Template - this is automatically selected depending on the stages selected.
Job Name - Provide a name for the data analyzer job.
Node rerun Attempts - Specify the number of times the job is rerun in case of failure. The default setting is done at the pipeline level.

Click Next.

Source

The source is pre-selected based on the SFTP instance that you have configured. The data format that is currently supported is Parquet.

Decide whether you want to partition the data when loading it into the target data lake. Partitioning the data helps to manage and query your data easily. Select from the following options:

Source - the source is preselected based on the configuration that is selected.
Datastore - the datastore is preselected based on the configuration that is selected.
Select Path - select the folder from the SFTP folder structure.
File Format - one of the following file formats is selected based on the data source node that is configured.
- CSV
- JSON
- XLSX
- PARQUET
Select File - browse to select the required file and click Add File.
Path - the path is displayed based on the folder structure that you selected.

Click Next.

Target

Target - the target is preselected based on the selected configuration.
You can select one of the following options:
- Configured Datastore
- New Datastore
Datastore - the datastore is preselected based on the selected configuration.
Warehouse - the warehouse is preselected.
Database - the database is preselected.
Schema - the schema is preselected.

Click Next.

Data Mapping

Map source data to target tables - map the source data to the tables in the target. Some important points to note while mapping the source data to target tables:

If the source is an Excel file it may consist of multiple sheets. The target table name that you provide will be treated as an audit table. Calibo Accelerate will generate the audit table with the required schema. Along with that it will generate individual tables for each sheet in the Excel file. You can provide names for the sheets according to your requirement. For example, if your Excel file contains three sheets and the table name is "Sales," then following tables will be created:
- Sales (Or whatever name you provide to the table. This table will contain the audit logs and other information like the source path, the sheets in the file, and the number of records processed.
- <name of Sheet1>
- <name of Sheet2>
- <name of Sheet3>

If the path selected for the source is at the folder level, and the target table does not have a column named LAZSA_AUDITING_COL, then a column with that name is created after the job run.

Note:

If the target table was created outside of the Calibo Accelerate platform, then either the same user must add the LAZSA_AUDITING_COL to the table or the user creating the job must have ALTER permissions on the table..

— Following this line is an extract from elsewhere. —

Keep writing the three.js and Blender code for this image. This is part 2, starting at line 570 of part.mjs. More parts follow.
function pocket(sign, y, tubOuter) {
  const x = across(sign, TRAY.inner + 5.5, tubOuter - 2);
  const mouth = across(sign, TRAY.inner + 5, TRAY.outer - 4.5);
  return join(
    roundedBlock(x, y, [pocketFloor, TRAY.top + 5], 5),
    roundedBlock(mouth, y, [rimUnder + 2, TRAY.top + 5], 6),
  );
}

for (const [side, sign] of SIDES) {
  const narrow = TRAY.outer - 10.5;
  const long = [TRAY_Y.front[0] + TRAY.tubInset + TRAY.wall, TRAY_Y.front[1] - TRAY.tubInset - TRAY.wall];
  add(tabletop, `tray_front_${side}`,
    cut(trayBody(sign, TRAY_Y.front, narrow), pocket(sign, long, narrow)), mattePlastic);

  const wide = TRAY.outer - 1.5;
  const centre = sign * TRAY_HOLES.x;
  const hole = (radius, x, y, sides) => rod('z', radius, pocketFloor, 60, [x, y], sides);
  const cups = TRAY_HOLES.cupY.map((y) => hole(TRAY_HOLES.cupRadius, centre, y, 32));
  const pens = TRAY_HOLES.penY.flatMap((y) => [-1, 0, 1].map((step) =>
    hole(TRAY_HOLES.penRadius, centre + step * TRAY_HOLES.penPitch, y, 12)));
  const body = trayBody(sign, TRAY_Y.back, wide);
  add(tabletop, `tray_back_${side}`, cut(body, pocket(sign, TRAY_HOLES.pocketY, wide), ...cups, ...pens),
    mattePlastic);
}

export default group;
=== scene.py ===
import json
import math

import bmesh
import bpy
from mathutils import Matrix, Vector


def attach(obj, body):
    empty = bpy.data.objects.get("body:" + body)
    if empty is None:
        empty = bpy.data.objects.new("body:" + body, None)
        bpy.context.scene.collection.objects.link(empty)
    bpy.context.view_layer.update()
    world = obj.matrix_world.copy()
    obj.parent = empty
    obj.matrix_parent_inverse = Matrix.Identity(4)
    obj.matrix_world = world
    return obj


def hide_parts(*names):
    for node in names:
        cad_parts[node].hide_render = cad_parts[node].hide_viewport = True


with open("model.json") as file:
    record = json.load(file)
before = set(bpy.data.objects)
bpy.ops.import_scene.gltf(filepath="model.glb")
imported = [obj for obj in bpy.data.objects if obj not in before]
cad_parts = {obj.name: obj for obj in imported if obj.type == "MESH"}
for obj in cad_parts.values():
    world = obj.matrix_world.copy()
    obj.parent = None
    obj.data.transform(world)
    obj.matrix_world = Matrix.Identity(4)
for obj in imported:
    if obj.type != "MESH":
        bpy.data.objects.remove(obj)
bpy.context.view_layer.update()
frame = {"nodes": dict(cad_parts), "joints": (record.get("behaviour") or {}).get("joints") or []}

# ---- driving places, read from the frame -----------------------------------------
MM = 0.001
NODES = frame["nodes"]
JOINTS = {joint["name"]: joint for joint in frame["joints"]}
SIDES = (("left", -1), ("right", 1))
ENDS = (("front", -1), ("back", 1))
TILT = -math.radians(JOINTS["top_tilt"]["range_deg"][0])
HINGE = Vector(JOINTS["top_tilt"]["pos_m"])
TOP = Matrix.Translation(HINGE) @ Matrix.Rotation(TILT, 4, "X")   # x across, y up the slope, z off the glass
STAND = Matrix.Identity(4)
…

If the source node is Amazon S3 then the data type for LAZSA_AUDITING_COL must be number. If the source node is SFTP, the data type for the LAZSA_AUDITING_COL must be timestamp.

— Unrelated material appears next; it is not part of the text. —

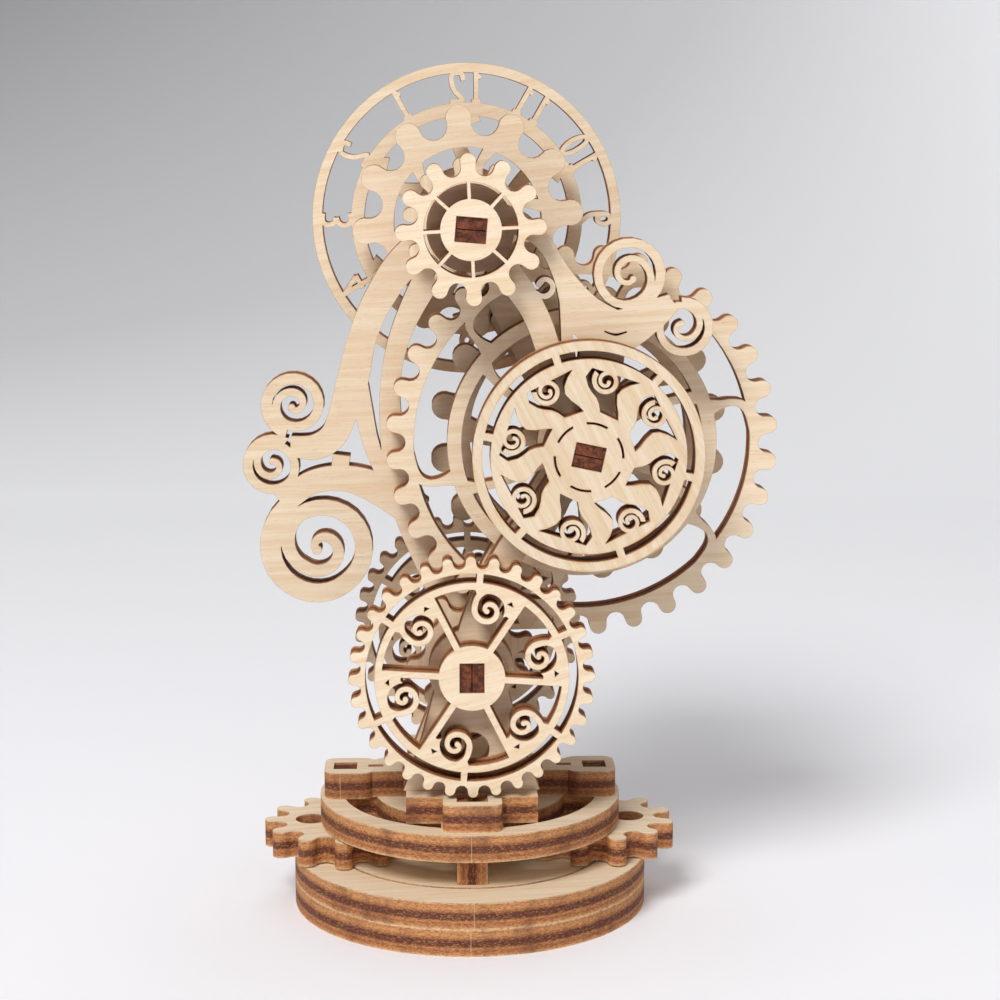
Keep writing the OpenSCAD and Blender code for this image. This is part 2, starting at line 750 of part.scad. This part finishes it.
// The opening between two straight spokes of a wheel, with a round socket for its coil
module wheel_pocket(coil_at, socket_r) {
    half = wheel_spoke / 2;
    hub = asin(half / wheel_hub_r);
    rim = 60 - asin(half / wheel_open_r);
    polygon(concat(
        [for (i = [0 : 8]) polar(wheel_hub_r, 60 - hub - (60 - 2 * hub) * i / 8)],
        [[coil_at[0] + 0.6, half], polar(coil_at[0] + 0.65, 5)],
        [for (i = [0 : 12]) coil_at + polar(socket_r, -84 + 13 * i)],
        [for (i = [0 : 6]) polar(wheel_open_r, 31.5 + (rim - 31.5) * i / 6)]));
}

// A wheel with fine teeth, a slotted rim and six straight spokes with a coil beside each.
// It is drawn from an angle between two coils, so that nothing crosses the start of a circle.
module wheel(turn) {
    pitch = wheel_r - 0.45 * wheel_tooth;
    coil_at = polar(10.25, 20.5);
    socket_r = 2.35;
    between = 45;
    rotate(turn + between) difference() {
        plate() polygon(gear_pts(wheel_teeth, 2 * pitch / wheel_teeth, 0.45 * wheel_tooth, 0.55 * wheel_tooth,
            backlash, -between));
        cut() slot_ring(wheel_slot_out, wheel_slot_in, 6, 25 - between, wheel_spoke);
        for (i = [0 : 5]) rotate(60 * i - 4 - between) {
            difference() {
                cut() wheel_pocket(coil_at, socket_r);
                coil(coil_at, socket_r, 30, 498,
                    [[0, 1.43], [0.06, 1.27], [0.13, 1.05], [0.25, 0.98], [0.43, 0.85], [0.61, 0.6], [0.8, 0.42], [1, 0.27]],
                    0.92, 0.65, 36, 2);
            }
            cut() polygon([polar(wheel_open_r - 1.05, 3.8), polar(wheel_open_r - 0.45, 6.4), polar(wheel_open_r - 1.05, 8.6)]);
        }
        rotate(low_axle_turn - turn - between) cut() axle_hole();
    }
}

module front_wheel() {
    color(pale) stand(face_y) translate(low_at) wheel(0.4);
}

module rear_wheel() {
    color(light) stand(back_y) translate(low_at) wheel(5);
}

module pinion(m, turn) {
    polygon(gear_pts(pinion_teeth, m, m * 0.66, m * 1.1, pinion_play, turn));
}

module low_pinion() {
    color(light) upright(train_y) translate(low_at) difference() {
        pinion(down_mod, low_pinion_turn);
        rotate(low_axle_turn) axle_hole();
    }
}

module low_bushes() {
    color(burnt) bushes(low_at, low_axle_turn, [face_y + ply, train_y + ply, drive_y + ply]);
}

module low_spacers() {
    color(light) {
        collar(low_at, low_axle_turn, spacer_y, bush_len, spacer_r);
        collar(low_at, low_axle_turn, drive_y, ply, spacer_r);
    }
}

// Middle axle

module middle_axle() {
    color(burnt) axle(mid_at, face_y + axle_inset, back_y + ply / 2 - axle_inset, mid_axle_turn);
}

// The pocket between two rays, as [share of the way in, angle] down one side and up the other
module ray_pocket() {
    down = [[0, 10.8], [0.16, 15.3], [0.34, 19.4], [0.5, 20.9], [0.7, 17.5], [0.86, 11.7], [1, 6.8]];
    up = [[1, 31.5], [0.82, 34.8], [0.68, 38.4], [0.55, 43.2], [0.42, 46], [0.2, 47.6], [0, 43.4]];
    polygon([for (p = concat(down, up)) polar(disc_pocket_out + (disc_pocket_in - disc_pocket_out) * p[0], p[1])]);
}

module ray_disc() {
    rays = 8;
    slots = 6;
    hub_line = 0.32;
    coil_at = 11;
    color(pale) stand(face_y) translate(mid_at) {
        plate() difference() {
            circle(disc_r);
            slot_ring(disc_slot_out, disc_slot_in, slots, 48.5, 1.1);
            slot_ring(disc_hub_slot + hub_line / 2, disc_hub_slot - hub_line / 2, slots, 46, 2);
            for (i = [0 : rays - 1]) rotate(i * 360 / rays) ray_pocket();
            rotate(mid_axle_turn) axle_hole();
        }
        for (i = [0 : rays - 1]) rotate(32.4 + i * 360 / rays)
            coil([coil_at, 0], 1.95, 58, 560, [[0, 1.15], [0.1, 1.04], [0.25, 0.9], [0.5, 0.84], [0.7, 0.62], [1, 0.33]],
                0.72, 0.5, 32);
    }
}

// A curved spoke of the big gear between its ring and its rim, with a wide round corner at the rim.
// Each pair is a share of the way out and an angle.
module rim_spoke() {
    low = [[-0.1, -3.6], [0.15, -1.9], [0.41, -1.2], [0.65, -1.5], [0.83, -3.2], [0.93, -6.2], [1, -11.5]];
    high = [[1.08, -11.5], [1.08, -6], [1.08, -1.6]];
    back = [[1.02, -1.2], [0.87, 0.2], [0.55, 1.5], [0.3, 2], [0.12, 2.8], [-0.1, 4.2]];
    polygon([for (part = [smooth_side(low), [for (p = high) share_at(p)], smooth_side(back)]) each part]);
}

function share_at(p) = polar(big_ring_out + (big_rim_in - big_ring_out) * p[0], p[1]);

function smooth_side(p) = [for (q = run([for (v = p) concat(share_at(v), 0)], 4)) [q[0], q[1]]];

// A thin curved spoke between its hub and its ring
module hub_spoke(hub_r) {
    polygon(band_pts([concat(polar(big_ring_in + 0.5, 6.5), 1.1), concat(polar(big_ring_in - 2, 9), big_spoke),
        concat(polar(hub_r + 5, 12), big_spoke), concat(polar(hub_r - 1, 10), 1)], 6));
}

// The big gear: toothed rim, curved spokes, inner ring and hub
module big_gear() {
    hub_r = 6.6;
    spokes = [15, 75, 135, 195, 260, 325];
    color(pale) stand(train_y) translate(mid_at) difference() {
        plate() polygon(gear_pts(big_teeth, big_mod, big_mod * 0.9, big_mod * 0.82, backlash, big_turn));
        difference() {
            cut() annulus(big_rim_in, big_ring_out);
            for (a = spokes) rotate(a) spared() rim_spoke();
        }
        difference() {
            cut() annulus(big_ring_in, hub_r);
            for (a = spokes) rotate(a) spared() hub_spoke(hub_r);
        }
        rotate(mid_axle_turn) cut() axle_hole();
    }
}

// The drive gear: sixteen large round teeth behind the big gear
module drive_gear() {
    rim_in = 16.4;
    hub_r = 6.6;
    color(light) stand(drive_y) translate(mid_at) difference() {
        union() {
            plate() difference() {
                polygon(gear_pts(drive_teeth, drive_mod, drive_mod * 0.78, drive_mod * 0.95, backlash, drive_turn));
                circle(rim_in);
            }
            plate() circle(hub_r);
            for (i = [0 : 4]) rotate(72 * i + 33)
                band([[hub_r - 1, 0, 1.6], [hub_r + 4, 1.6, 1.1], [rim_in + 0.8, 0, 1.8]]);
        }
        rotate(mid_axle_turn) cut() axle_hole();
    }
}

module middle_bushes() {
    color(burnt) bushes(mid_at, mid_axle_turn, [face_y + ply, train_y + ply, drive_y + ply]);
}

module middle_spacer() {
    color(light) collar(mid_at, mid_axle_turn, spacer_y, bush_len, spacer_r);
}

module middle_collar() {
    color(light) collar(mid_at, mid_axle_turn, back_y, ply / 2, spacer_r);
}

// Top axle

module top_axle() {
    color(burnt) axle(top_at, face_y + axle_inset, dial_y + ply - axle_inset, top_axle_turn);
}

module top_gear() {
    pitch = top_gear_r - 0.45 * top_gear_tooth;
    color(pale) upright(face_y) translate(top_at) difference() {
        polygon(gear_pts(top_gear_teeth, 2 * pitch / top_gear_teeth, 0.45 * top_gear_tooth, 0.55 * top_gear_tooth,
            backlash, 2.5));
        slot_ring(top_slot_out, top_slot_in, 8, 3, 0.5);
        rotate(top_axle_turn) axle_hole();
    }
}

module top_pinion() {
    color(light) upright(train_y) translate(top_at) difference() {
        pinion(up_mod, top_pinion_turn);
        rotate(top_axle_turn) axle_hole();
    }
}

module top_bushes() {
    color(burnt) {
        bushes(top_at, top_axle_turn, [face_y + ply, train_y + ply, drive_y + ply]);
        collar(top_at, top_axle_turn, drive_y, ply, bush_r);
    }
}

module top_spacer() {
    color(light) collar(top_at, top_axle_turn, spacer_y, bush_len, spacer_r);
}

module top_collar() {
    color(light) collar(top_at, top_axle_turn, back_y, dial_y + ply - back_y, bush_r);
}

// The dial gear: twelve large teeth, free to turn on the top axle's round sleeve
module dial_gear() {
    rim_in = 11;
    hub_r = 5.8;
    color(pale) stand(drive_y) translate(top_at) difference() {
        union() {
            plate() difference() {
                polygon(gear_pts(dial_teeth, drive_mod, drive_mod * 0.72, drive_mod, backlash, dial_gear_turn));
                circle(rim_in);
            }
            plate() circle(hub_r);
            for (i = [0 : 5]) rotate(60 * i + 12)
                band([[hub_r - 1, 0, 1], [hub_r + 2.6, 0.9, 0.6], [rim_in + 0.5, 0, 1]]);
        }
        cut() circle(bush_r + bore_fit);
    }
}

base_disc();
base_ring();
centre_pin();
sun_gear();
turning_disc();
front_post();
rear_post();
platform_ring();
crossbar();
front_foot();
rear_foot();
front_frame();
middle_frame();
rear_frame();
dial();
dial_pegs();
left_planet_gear();
right_planet_gear();
left_planet_pin();
right_planet_pin();
low_axle();
front_wheel();
low_pinion();
low_bushes();
low_spacers();
rear_wheel();
middle_axle();
ray_disc();
big_gear();
drive_gear();
middle_bushes();
middle_spacer();
middle_collar();
top_axle();
top_gear();
top_pinion();
top_bushes();
top_spacer();
top_collar();
dial_gear();
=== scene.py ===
import math

import bpy
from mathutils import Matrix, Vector

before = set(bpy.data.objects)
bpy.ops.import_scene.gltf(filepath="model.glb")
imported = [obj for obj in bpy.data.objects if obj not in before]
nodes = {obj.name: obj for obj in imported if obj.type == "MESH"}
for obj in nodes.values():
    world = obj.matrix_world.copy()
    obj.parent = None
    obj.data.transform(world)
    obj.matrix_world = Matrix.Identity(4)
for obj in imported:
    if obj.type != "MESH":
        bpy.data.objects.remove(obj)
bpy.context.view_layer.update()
print("frame loaded:", len(nodes), "nodes")


def linear(rgb):
    # a screen colour of 0 to 255 as the linear values that the shader takes
    return tuple((c / 255 / 12.92) if c <= 10 else ((c / 255 + 0.055) / 1.055) ** 2.4 for c in rgb)


class Wire:
    # a socket that takes part in sums
    def __init__(self, shader, socket):
        self.shader = shader
        self.socket = socket

    def sum(self, operation, first, second=None):
        values = {0: first} if second is None else {0: first, 1: second}
        return self.shader.node("Math", {"operation": operation}, values).out()

    def __add__(self, other):
        return self.sum("ADD", self, other)

    def __sub__(self, other):
        return self.sum("SUBTRACT", self, other)

    def __rsub__(self, other):
        return self.sum("SUBTRACT", other, self)

    def __mul__(self, other):
        return self.sum("MULTIPLY", self, other)

    def __truediv__(self, other):
        return self.sum("DIVIDE", self, other)

    def __pow__(self, other):
        return self.sum("POWER", self, other)

    __radd__ = __add__
    __rmul__ = __mul__

    def size(self):
        return self.sum("ABSOLUTE", self)

    def above(self, level, soft):
        # 0 under level, 1 over level + soft
        return self.shader.node("MapRange", {"interpolation_type": "SMOOTHSTEP"},
                                {0: self, 1: level, 2: level + soft, 3: 0, 4: 1}).out()

    def below(self, level, soft):
        return 1 - self.above(level, soft)

    def atMost(self, other):
        return self.sum("MINIMUM", self, other)

    def atLeast(self, other):
        return self.sum("MAXIMUM", self, other)

    def wrapped(self, period):
        return self.sum("MODULO", self, period)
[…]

Sample code for adding LAZSA_AUDITING_COL:

Source Node	Sample code
Amazon S3	Copy `ALTER TABLE <TABLE_NAME> ADD COLUMN LAZSA_AUDITING_COL NUMBER(38,0);`
SFTP	Copy `ALTER TABLE <TABLE_NAME> ADD COLUMN LAZSA_AUDITING_COL TIMESTAMP_NTZ(9);`

Click Next.

Cluster Configuration

You can select an all-purpose cluster or a job cluster to run the configured job. In case your Databricks cluster is not created through the Calibo Accelerate platform and you want to update custom environment variables, refer to the following:

How to update custom environment variables for a Databricks cluster that is not created through the Calibo Accelerate platform

Select an All Purpose Cluster - this is already configured. Select one from the dropdown.

Note:

If you do not see a cluster configuration in the dropdown list, it is possible that the configured Databricks cluster has been deleted.

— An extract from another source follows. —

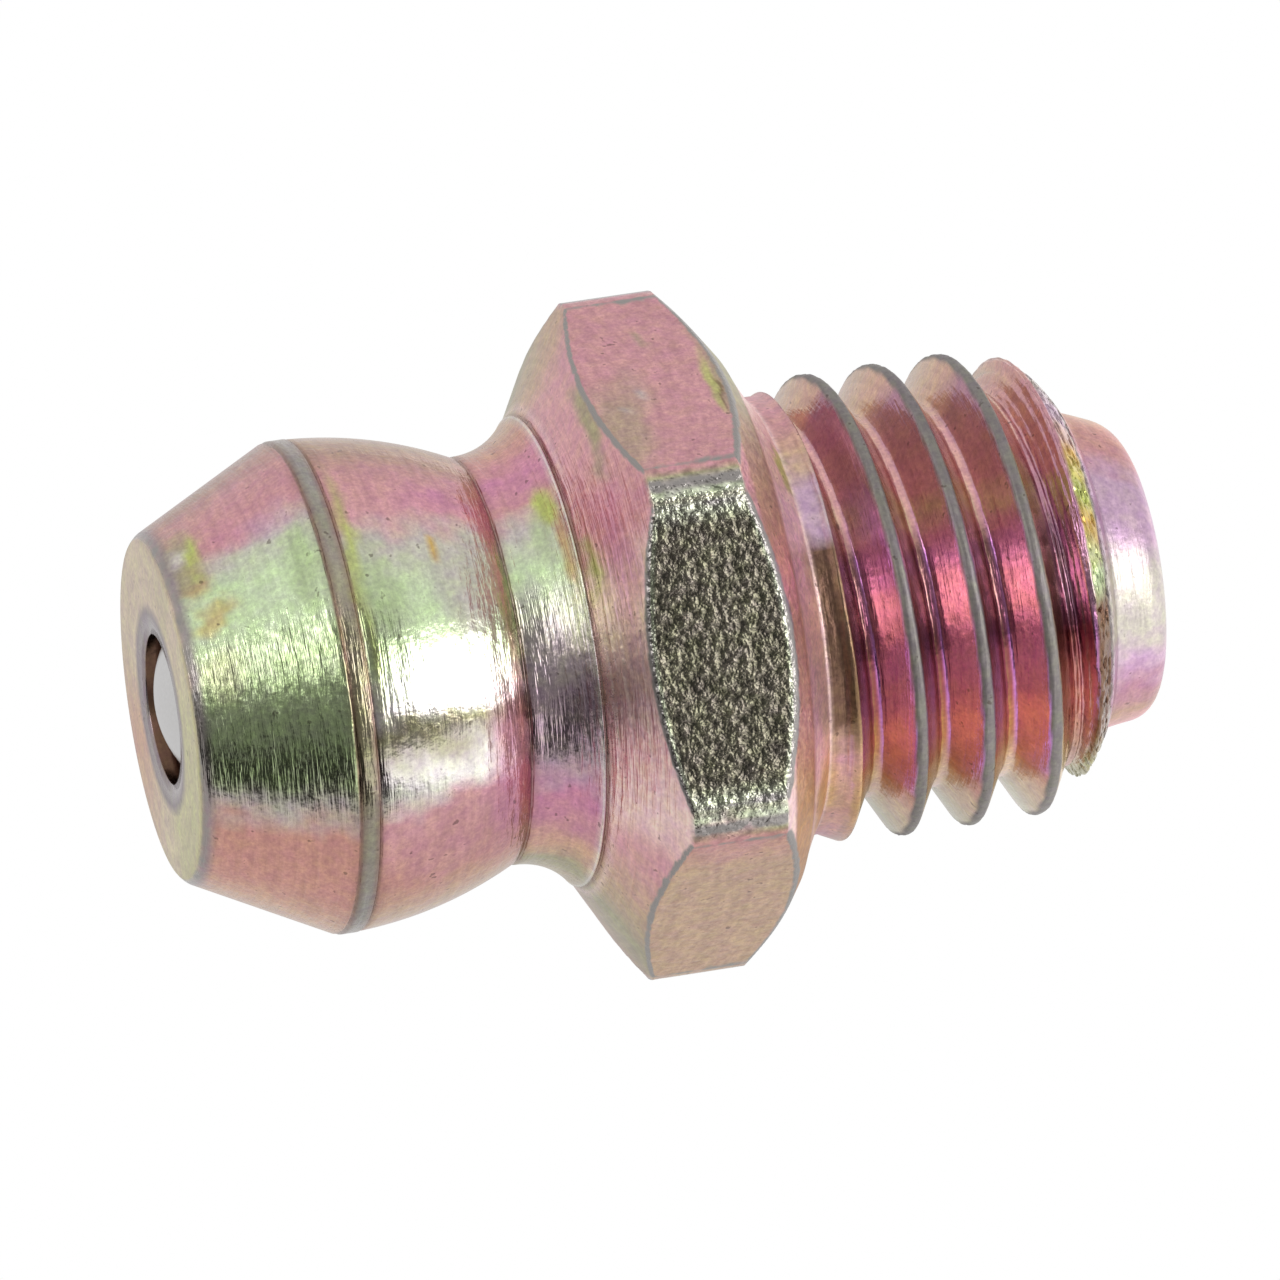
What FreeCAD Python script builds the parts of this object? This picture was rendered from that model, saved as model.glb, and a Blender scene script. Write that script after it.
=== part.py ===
import FreeCAD, Part

import math
import os

# A straight grease nipple, lying on one flat of its hexagon. Lengths are in millimetres and angles in degrees.
# The origin is on the axis, in the plane where the hexagon's rear chamfer meets its cone-shaped seat.
# +X runs along the axis towards the nose, so the head points to -X, and +Z is up.

INCH = 25.4

# Head that the coupler clips onto
FACE_DIAMETER = 4.64
FACE_EDGE_RADIUS = 0.08
FRONT_CONE_LENGTH = 1.88
RIDGE_DIAMETER = 6.48
RIDGE_LAND = 0.25
BACK_LENGTH = 2.16
BACK_CROWN = 0.11
NECK_DIAMETER = 5.36

# Flare from the neck to the hexagon
FLARE_LENGTH = 0.89
FLARE_DIAMETER = 6.22
FLARE_HOLLOW = 0.10

# Hexagon for the spanner
ACROSS_FLATS = INCH * 5 / 16
CORNER_DIAMETER = 8.94
FRONT_CHAMFER_LENGTH = 0.80
HEXAGON_LENGTH = 1.22
REAR_CHAMFER_LENGTH = 0.57
SEAT_DIAMETER = 7.36
SEAT_LENGTH = 0.44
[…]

In this case, you must create a new Databricks cluster configuration in the Data Integration section of Cloud Platform Tools and Technologies. Delete the data integration node from the data pipeline, add a new node with the newly created configuration, and configure the job again. Now the user can select the newly configured Databricks cluster.
Job Cluster - Provide the required details to create a job cluster.

Click Complete.

Notifications

SQN and SNS

Configurations - Select an SQS or SNS configuration that is integrated with the Calibo Accelerate platform
Events - Select the events for which you want to enable SQS or SNS queues.
- Select All
- Node Execution Failed
- Node Execution Succeeded
- Node Execution Running
- Node Execution Rejected

Event Details - Select the details of the events for which notifications are enabled.
Additional Parameters - provide any additional parameters to be considered for SQS and SNS queues.

Click Complete.